Seventh grader David Nova has been with Van Winkle for the past two years. Here, teachers move up grade levels with their kids. Nova says they're the best thing about his school.

"They're nice, and they really focus on the students," he says. "They try to help you if you are bad. They don't just give up on you. They do their job."

Van Winkle has gotten a pink slip. So have most of her fellow teachers. She says the district should have cut bureaucrats instead of firing teachers and increasing class sizes.

"Ultimately, it's kids who are paying the highest price," she says.

Roy McClane is one of the few veteran teachers at Liechty.

"I would give anything to save these teachers' jobs," he says. "You know, the whole country is a mess. Why should we be spared?"

McClane says he's willing to accept a pay cut or a furlough, but he hasn't heard the union offer those concessions. Both the union and the school district are still negotiating. L.A. Superintendent Ramon Cortines says he hopes to find a way for the hard hit urban schools to keep most of their staff. Many may have to return as day-to-day substitutes.

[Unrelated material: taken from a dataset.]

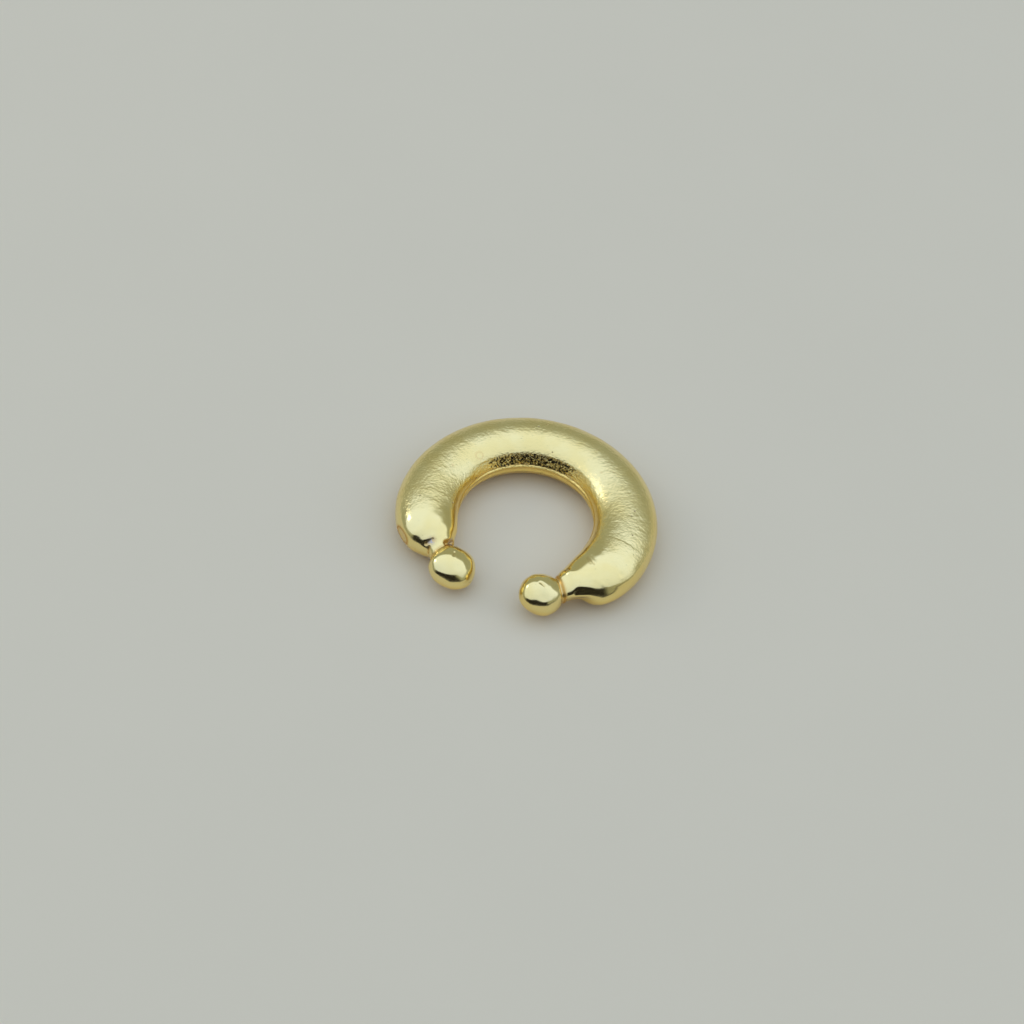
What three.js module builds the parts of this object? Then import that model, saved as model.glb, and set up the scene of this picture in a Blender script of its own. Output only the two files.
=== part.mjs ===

UCLA education professor John Rogers says the massive budget cuts hurt not only teachers currently employed, but those coming up the ranks.

"We may be losing this generation of highly trained committed educators who are not just there for this year, but who want to make a difference for years to come," Rogers says.

UCLA's graduate program usually places 150 new teachers into the L.A. Unified School District's urban schools every year. Rogers says that this year, not one graduate has been hired.

Liechty Middle School Principal Stevens says she hopes something will be worked out before she has to start school in the fall with a whole new team.

"Honestly, I have to be hopeful because I can't imagine the situation for Sept. 9. It's beyond my capacity to think about it," she says.